A prodigious TNR gained fame even before his teens. Further rise was steady, meteoric. Enamoured of his genius, the Brahmins had a section emphasising upon TNR’s vocal lessons as one key to his nagaswaram eminence. The Maruttavars, who too had their share of excellent pipers, would ‘de-particularise’ TNR’s caste to suggest a common non-Brahmin acumen. One feature common to both of them is a craving for liquor and meat, besides promiscuity. Or so ran the Brahmins’ highlight about the ‘others’ in Carnatic.

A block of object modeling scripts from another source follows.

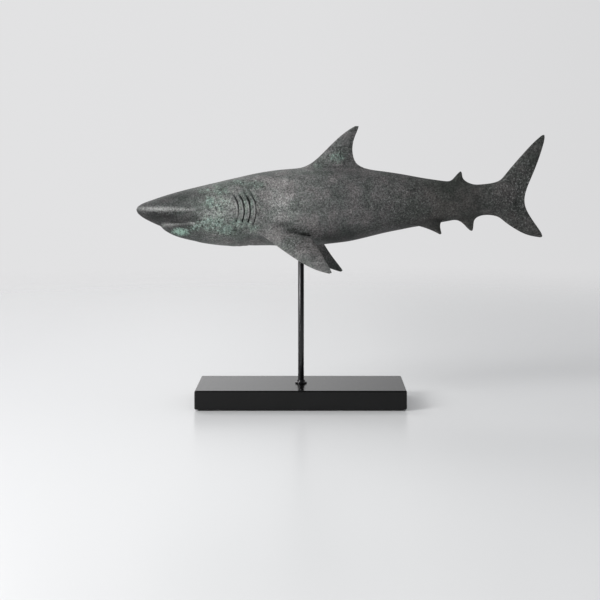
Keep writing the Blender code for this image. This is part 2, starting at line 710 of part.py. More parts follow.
def rod_collar(group, steel):
    flange = COLLAR_FLANGE_DIAMETER / 2
    sleeve = BORE_RADIUS + COLLAR_SLEEVE_WALL
    foot = BASE_TOP + FIT_GAP
    shoulder = foot + COLLAR_FLANGE_THICKNESS
    top = shoulder + COLLAR_SLEEVE_HEIGHT
    return turned("rod_collar", (
        (sleeve, top), (sleeve, shoulder), (flange, shoulder), (flange, foot),
        (BORE_RADIUS, foot), (BORE_RADIUS, top)), group, steel)


def support_rod(group, finish):
    bottom = NUT_BOTTOM - ROD_PAST_NUT
    top = INSERT_TOP - FIT_GAP
    return turned("support_rod", (
        (0, top), (ROD_RADIUS - ROD_CHAMFER, top), (ROD_RADIUS, top - ROD_CHAMFER),
        (ROD_RADIUS, bottom + ROD_CHAMFER), (ROD_RADIUS - ROD_CHAMFER, bottom), (0, bottom)), group, finish)


def retaining_nut(group, cutters, finish):
    mesh = bmesh.new()
    across_corners = NUT_ACROSS_FLATS / math.cos(math.radians(30))
    bmesh.ops.create_cone(mesh, cap_ends=True, segments=6, radius1=across_corners / 2,
                          radius2=across_corners / 2, depth=NUT_HEIGHT,
                          matrix=Matrix.Translation((0, 0, NUT_BOTTOM + NUT_HEIGHT / 2)))
    item = add_object("retaining_nut", mesh, group, finish)
    over = 0.002
    bore = turned("nut_bore", (
        (0, NUT_BOTTOM + NUT_HEIGHT + over), (BORE_RADIUS, NUT_BOTTOM + NUT_HEIGHT + over),
        (BORE_RADIUS, NUT_BOTTOM - over), (0, NUT_BOTTOM - over)), cutters)
    cut(item, bore)
    return item


def shark(group, cutters):
    """The casting: its skin is smoothed once, then bored for the bush."""
    item = add_object("shark", shark_cage(), group,
                      material("dark_patina_on_cast_resin", (0.09, 0.10, 0.095), 0.6))
    smooth = item.modifiers.new("smooth", "SUBSURF")
    smooth.levels = 1
    smooth.render_levels = 1
    radius = INSERT_RADIUS + FIT_GAP
    over = 0.015
    bore = turned("belly_bore", (
        (0, INSERT_TOP + FIT_GAP), (radius, INSERT_TOP + FIT_GAP),
        (radius, INSERT_BOTTOM - over), (0, INSERT_BOTTOM - over)), cutters)
    cut(item, bore)
    item.data.shade_smooth()
    return item


def main():
    clear_scene()
    group = new_collection("shark_figurine")
    cutters = new_collection("cutters")
    black_steel = material("black_painted_steel", (0.01, 0.01, 0.01), 0.25, 0.0)
    zinc = material("zinc_plated_steel", (0.55, 0.56, 0.57), 0.35, 1.0)
    brass = material("brass", (0.6, 0.42, 0.14), 0.35, 1.0)
    felt_sheet(group)
    base(group, cutters)
    ring_piece("washer", WASHER_DIAMETER / 2, BORE_RADIUS, WASHER_BOTTOM,
               WASHER_BOTTOM + WASHER_THICKNESS, group, zinc)
    retaining_nut(group, cutters, zinc)
    support_rod(group, black_steel)
    rod_collar(group, black_steel)
    ring_piece("threaded_insert", INSERT_RADIUS, BORE_RADIUS, INSERT_BOTTOM, INSERT_TOP, group, brass)
    shark(group, cutters)


main()
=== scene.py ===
# %% [markdown]
# # A cast shark on a slim rod
# The real object is a desk sculpture: one dark casting with a rubbed, mottled patina, held level on
# a thin black rod over a lacquered plinth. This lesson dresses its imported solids. The solids stay
# where they are, and each step adds a finish, or a finer piece that stands for a solid.
# The first cell loads the solids.

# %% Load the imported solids
import math

import bpy
import numpy as np
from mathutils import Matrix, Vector


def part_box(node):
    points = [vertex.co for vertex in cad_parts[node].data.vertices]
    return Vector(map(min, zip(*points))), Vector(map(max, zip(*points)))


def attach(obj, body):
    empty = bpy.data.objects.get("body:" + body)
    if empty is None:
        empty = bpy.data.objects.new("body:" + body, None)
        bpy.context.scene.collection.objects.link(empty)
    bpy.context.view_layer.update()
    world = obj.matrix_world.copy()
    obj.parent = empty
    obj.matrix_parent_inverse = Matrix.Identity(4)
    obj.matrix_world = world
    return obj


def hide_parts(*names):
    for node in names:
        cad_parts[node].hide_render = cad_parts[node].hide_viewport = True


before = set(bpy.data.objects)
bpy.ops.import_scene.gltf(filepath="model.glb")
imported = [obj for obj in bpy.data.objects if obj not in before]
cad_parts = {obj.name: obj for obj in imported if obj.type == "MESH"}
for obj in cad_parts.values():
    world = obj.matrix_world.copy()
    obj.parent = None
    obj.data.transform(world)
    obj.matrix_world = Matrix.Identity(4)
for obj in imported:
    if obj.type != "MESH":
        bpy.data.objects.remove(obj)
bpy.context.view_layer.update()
print("solids:", ", ".join(sorted(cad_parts)))

# %% [markdown]
# ## Camera
# A sculpture is photographed from well back with a long lens, so that the nose and the tail aren't
# stretched. The camera looks level along +Y from a little above the shark's back, and the lens is
# shifted down and left to frame it, as a view camera does, which keeps the rod and plinth upright.
# Aiming the camera down instead would make the uprights lean.

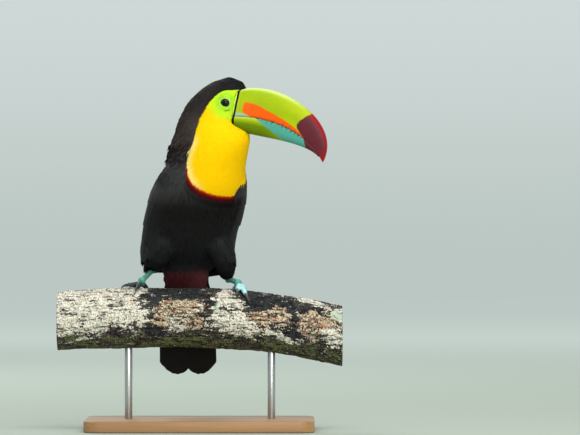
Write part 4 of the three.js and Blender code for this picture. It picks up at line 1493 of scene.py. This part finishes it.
def bill_half(edge, end, fullness):
    """One half of the bill, between the mouth line and its outer edge. Gives its mesh, the way along and
    the share of its height of every point."""
    def place(u, v):
        way = np.clip((v - 0.02) / 0.98, 0, 1) ** 1.15 * end
        low, high = bezier(mouth, way), bezier(edge, way)
        rise = high - low
        height = np.linalg.norm(rise, axis=1)
        rise = rise / np.maximum(height, 0.01)[:, None]
        half = bill_width(way) - 0.12
        half = half * np.where(v < 0.015, 0.0, 1.0)
        closing = np.sqrt(np.clip((1 - v) / 0.012, 0, 1))
        outside = u < 0.8
        angle = np.pi * np.where(outside, u / 0.8, 0.5)
        across = np.sign(np.cos(angle)) * np.abs(np.cos(angle)) ** fullness
        across = np.where(outside, across, -1 + 2 * (u - 0.8) / 0.2)
        lift = np.where(outside, np.sin(angle) ** fullness, 0.0)
        bite = 0.32 * notches(way, 15) * np.exp(-(lift * height / 1.1) ** 2)
        inward = 0.9 * np.clip(1 - across ** 2, 0, 1) * np.where(outside, 0, 1) * ease(1.0, 0.9, v)
        raised = mouth_gap + bite + inward + (height - mouth_gap - 0.1) * lift
        raised = raised * np.where(v < 0.015, 0.3, 1.0) * closing
        back = np.where(v < 0.015, bill_root, 0.0)
        tuck = 1 - 0.4 * np.where(v < 0.03, (0.03 - v) / 0.03, 0)
        spot = low + rise * raised[:, None]
        return head_place(spot[:, 0] - back, spot[:, 1], across * half * closing * tuck)
    mesh, u, v = wrapped(120, 230, place, 0.004)
    way = np.clip((v - 0.02) / 0.98, 0, 1) ** 1.15 * end
    angle = np.pi * np.clip(u / 0.8, 0, 1)
    share = np.where(u < 0.8, np.sin(angle) ** fullness, 0.0)
    return mesh, way, share


# %% [markdown]
# ## The colours of the bill
# The upper half is lime green with an orange blade along its cutting edge, and the lower half runs from
# olive into sky blue. Both end in a wine-red tip, and a black line closes the base. Each zone is painted
# on the points as a distance to its edge in millimetres, so that the finish can cut a clean and slightly
# uneven edge at any closeness.

# %% Zones of the bill
def cut_by(height, *pairs):
    """A smooth edge through a few given pairs of height and way."""
    heights, ways = zip(*pairs)
    return np.interp(height, heights, ways)


# The black line round the base, as it runs on the right side: across and up, from the crown down in front
# of the eye, past the corner of the mouth and along the keel.
base_turns = np.array([(47.2, 359.3), (42.5, 356.4), (41.05, 353.3), (40.0, 347.6), (38.85, 342.7),
                       (37.45, 335.3), (36.3, 330.0), (35.2, 325.5), (35.0, 318.3), (38.9, 313.9),
                       (45.6, 310.8), (55.0, 308.9)])
turn_number = np.arange(len(base_turns))
base_steps = np.linspace(0, len(base_turns) - 1, 240)
base_line = np.stack([np.interp(base_steps, turn_number, base_turns[:, k]) for k in (0, 1)], 1)
base_run = unit(np.gradient(base_line, axis=0))
base_inward = np.stack([-base_run[:, 1], base_run[:, 0]], 1)
base_half = 1.0


def bill_zones(mesh, way, share, upper):
    """Paints the ground colour of one half and the distance to the edge of each zone."""
    span = 118.0
    edge = culmen if upper else keel
    tall = np.linalg.norm(bezier(edge, way) - bezier(mouth, way), axis=1)
    places = points_of(mesh)
    if upper:
        ground = mixed(lime, lime_yellow, ease(0.22, 0.55, way) * ease(0.35, 0.8, share))
        ground = mixed(ground, olive, ease(0.75, 0.5, share) * ease(0.22, 0.1, way) * 0.5)
        # Painted highlight: paler along the culmen, from the base to past the middle.
        ground = mixed(ground, lime_pale_and_ridge_highlight, ease(0.86, 1.0, share) * ease(0.62, 0.3, way) * 0.75)
        ground = mixed(ground, lime_pale_and_ridge_highlight, ease(0.06, 0.0, way) * 0.35)
        ground = mixed(ground, lime_yellow, ease(0.5, 0.2, share) * ease(0.3, 0.6, way))
        top = cut_by(way, (0.03, 0.48), (0.115, 0.48), (0.21, 0.42), (0.31, 0.31), (0.41, 0.235),
                     (0.51, 0.18), (0.635, 0.11), (0.76, 0.08))
        low = cut_by(way, (0.0, 0.13), (0.11, 0.12), (0.2, 0.03), (0.3, -0.02), (0.8, -0.05))
        sides = np.stack([(top - share) * tall, (share - low) * tall, (way - 0.1) * span], 1)
        orange = -1.4 * np.log(np.exp(-sides / 1.4).sum(1)) + 0.6
        tip = (way - cut_by(share, (0, 0.725), (0.1, 0.655), (0.2, 0.598), (0.31, 0.575), (0.5, 0.572),
                            (0.7, 0.578), (0.95, 0.59))) * span
        blue = np.minimum((0.16 - way) * span, (0.1 - share) * tall) + 0.3
        ticks = ((0.485, 0.21), (0.55, 0.19), (0.40, 0.14), (0.61, 0.12))
    else:
        ground = mixed(olive, olive_dark, ease(0.12, 0.5, share) * ease(0.62, 0.3, way))
        ground = mixed(ground, olive_pale, ease(0.22, 0.05, share))
        orange = np.full(len(way), -9.0)
        tip = (way - 0.715 - 0.028 * share) * span
        blue = (way - 0.225 - 0.31 * share) * span
        ticks = ((0.25, 0.12), (0.30, 0.15), (0.345, 0.2), (0.39, 0.22), (0.44, 0.18), (0.49, 0.3),
                 (0.535, 0.22), (0.58, 0.34), (0.62, 0.26), (0.655, 0.3), (0.69, 0.26))
    teeth = np.full(len(way), -9.0)
    for at, reach in ticks:
        lean = (way - at + 0.05 * share) * span
        taper = 0.75 * (1 - share / reach)
        teeth = np.maximum(teeth, np.where(share < reach, taper - np.abs(lean), -3.0))
    near = np.flatnonzero(way < 0.3)
    along, above, right = head_measure(places[near])
    side_on = head_place(along, above, np.abs(right))[:, [0, 2]]
    gaps = np.linalg.norm(side_on[:, None] - base_line[None], axis=2)
    closest = gaps.argmin(1)
    toward = ((side_on - base_line[closest]) * base_inward[closest]).sum(1)
    base_edge = np.full(len(way), 30.0)
    base_edge[near] = gaps.min(1) * np.sign(toward)
    # A painted rim of light on the red tip, along the culmen and at the very end.
    glow = ease(0.75, 1.0, share) + ease(0.86, 1.0, way)
    glow = np.clip(glow, 0, 1) if upper else ease(0.8, 1.0, way) * 0.6
    zones = {"ground": ground, "orange_zone": orange, "tip_zone": tip, "blue_zone": blue, "glow": glow,
             "teeth_zone": teeth, "base_zone": base_edge, "mouth_zone": share * tall}
    for name, values in zones.items():
        paint(mesh, name, values)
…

Whatever, TNR drank copiously. Ate mutton like crazy. And had five wives, besides countless concubines. Ostentatious and proud, TNR made an overarching presence in Carnatic music for three decades from the 1920s. That was when microphones entered public concerts. As big crowds were guaranteed of sufficient audibility, TNR could focus more on melodic finesse. His improvised nagaswaram gave it baritone; the shrill timiri variety receded. Oscillations became so nuanced and profuse that even a colossal raga like Todi earned new individuality. Freewheeling alapan would span no less than an hour. Top vocalists such as GN Balasubramaniam and Semmangudi Srinivasa Iyer humbly admitted that their ornamental briga flashes stemmed from seasoned listening to the nagaswaram (read TNR). Suddenly, the humble reedman abandoned all traditional looks: TNR wore silk shirts (no more bare torsos) and replaced his kudumi tuft on head with western hairstyle. Stalwarts of the double-headed tavil began gaining stardom like tabla players upcountry. Madras movies entertained nagaswaram scenes; TNR played the hero in one. All these implied Periya Melam’s breakaway from its temple-ritual contexts. A cascading effect was the state government’s launch of diploma courses for nagaswaram-tavil a year after TNR’s death (owing to heart ailments). Social memory, though, portrays post-TNR nagaswaram as a whimper.

TNR’s rebellions were tacit. Hence tactful. That’s why, say, his negotiations enabled the nagaswaram to broaden its role as a stage programme (beyond puja-time play) at the Tyagaraja festival in Tiruvaiyaru. TNR’s sartorial sense was modern, but, like the author of the book, he mouthed no fashion statements.